* _Stated problem_: Write each line out exactly, leaving none out.

* _Supplied material_:

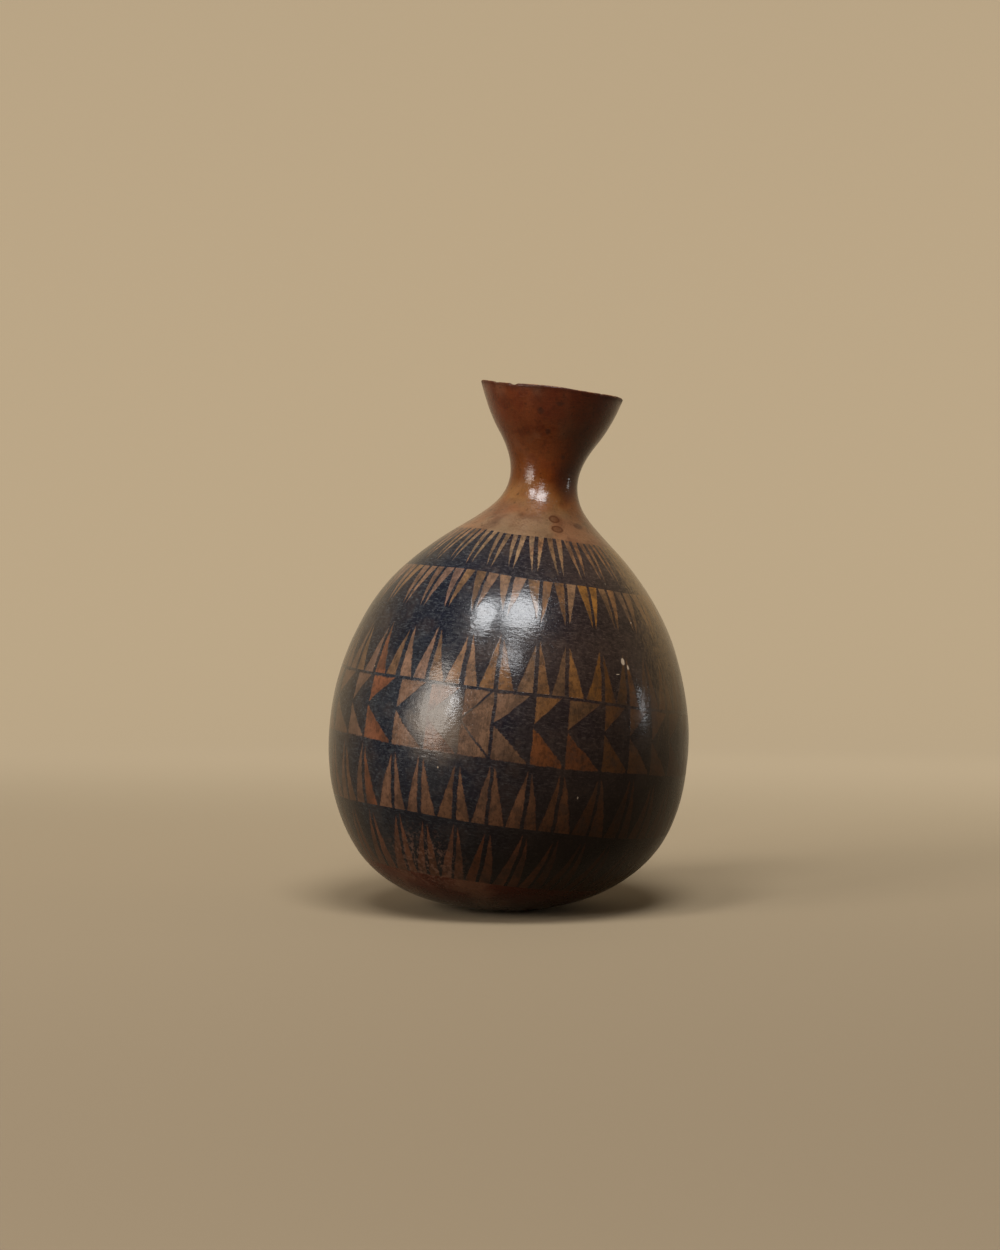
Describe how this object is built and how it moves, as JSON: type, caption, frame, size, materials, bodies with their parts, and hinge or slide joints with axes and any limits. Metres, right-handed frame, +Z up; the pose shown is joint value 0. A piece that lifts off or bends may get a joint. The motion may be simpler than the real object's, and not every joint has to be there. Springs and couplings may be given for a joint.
{
  "type": "dried bottle gourd",
  "caption": "Dried bottle gourd with a round bowl, a narrow neck and a flared open mouth, smoked and incised with bands of small triangles; stands on a small flat spot.",
  "frame": {"origin": "on the surface the gourd stands on, under the middle of its outline seen from above", "axes": "+Z up, -Y towards the pictured front, and the neck leans a few degrees to +X"},
  "size_m": [0.2214, 0.2212, 0.325],
  "materials": {
    "gourd_rind": "smoked and hand-burnished rind: red-brown neck, tan shoulder, black ground with scraped brown triangles, satin to glossy"
  },
  "bodies": {
    "root": {"gourd_shell": "gourd_rind"}
  },
  "joints": []
}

* _The output_:
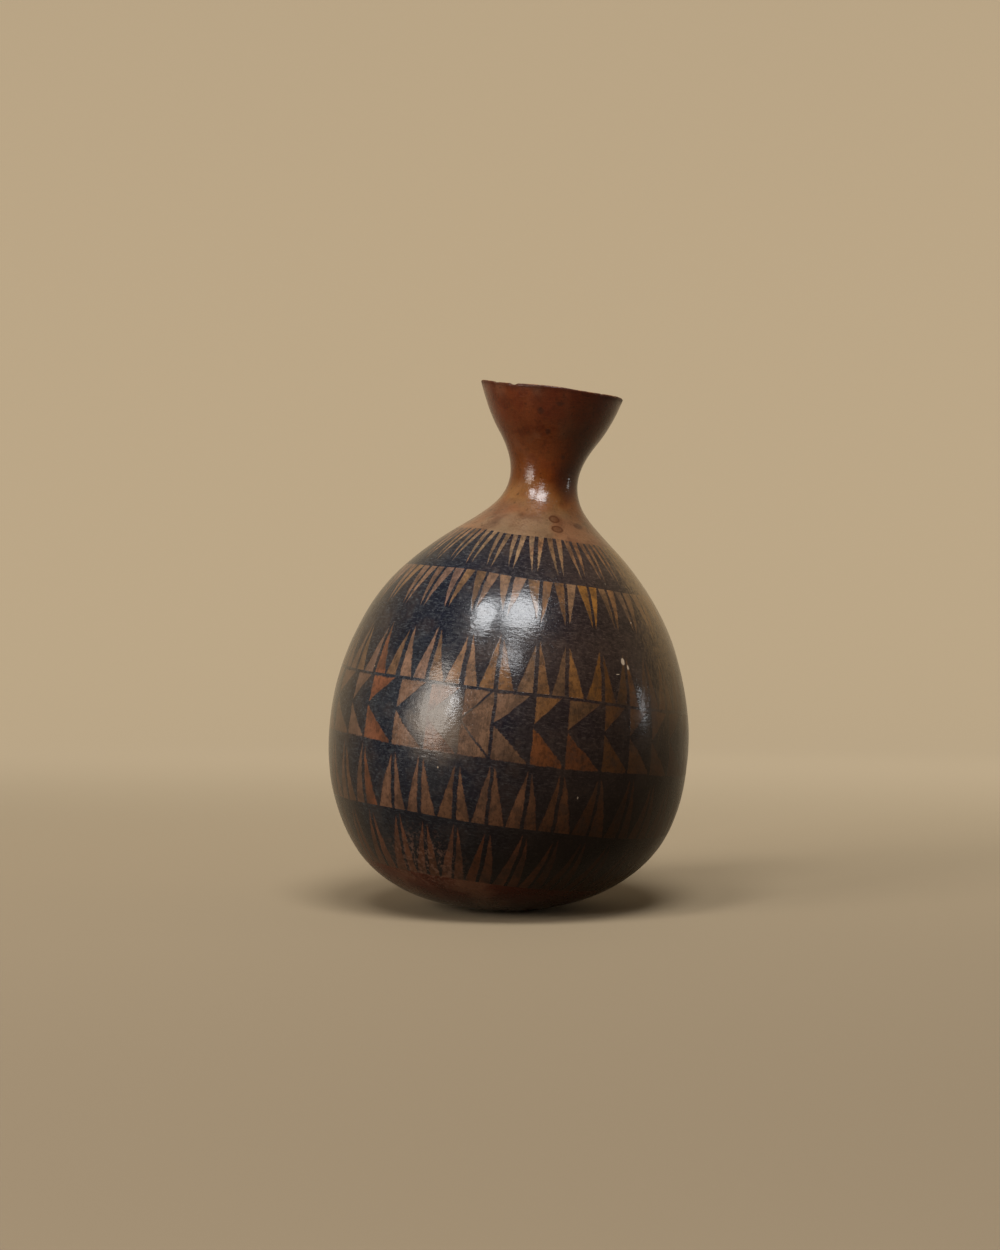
Describe how this object is built and how it moves, as JSON: type, caption, frame, size, materials, bodies with their parts, and hinge or slide joints with axes and any limits. Metres, right-handed frame, +Z up; the pose shown is joint value 0. A piece that lifts off or bends may get a joint. The motion may be simpler than the real object's, and not every joint has to be there. Springs and couplings may be given for a joint.
{
  "type": "dried bottle gourd",
  "caption": "Dried bottle gourd with a round bowl, a narrow neck and a flared open mouth, smoked and incised with bands of small triangles; stands on a small flat spot.",
  "frame": {"origin": "on the surface the gourd stands on, under the middle of its outline seen from above", "axes": "+Z up, -Y towards the pictured front, and the neck leans a few degrees to +X"},
  "size_m": [0.2214, 0.2212, 0.325],
  "materials": {
    "gourd_rind": "smoked and hand-burnished rind: red-brown neck, tan shoulder, black ground with scraped brown triangles, satin to glossy"
  },
  "bodies": {
    "root": {"gourd_shell": "gourd_rind"}
  },
  "joints": []
}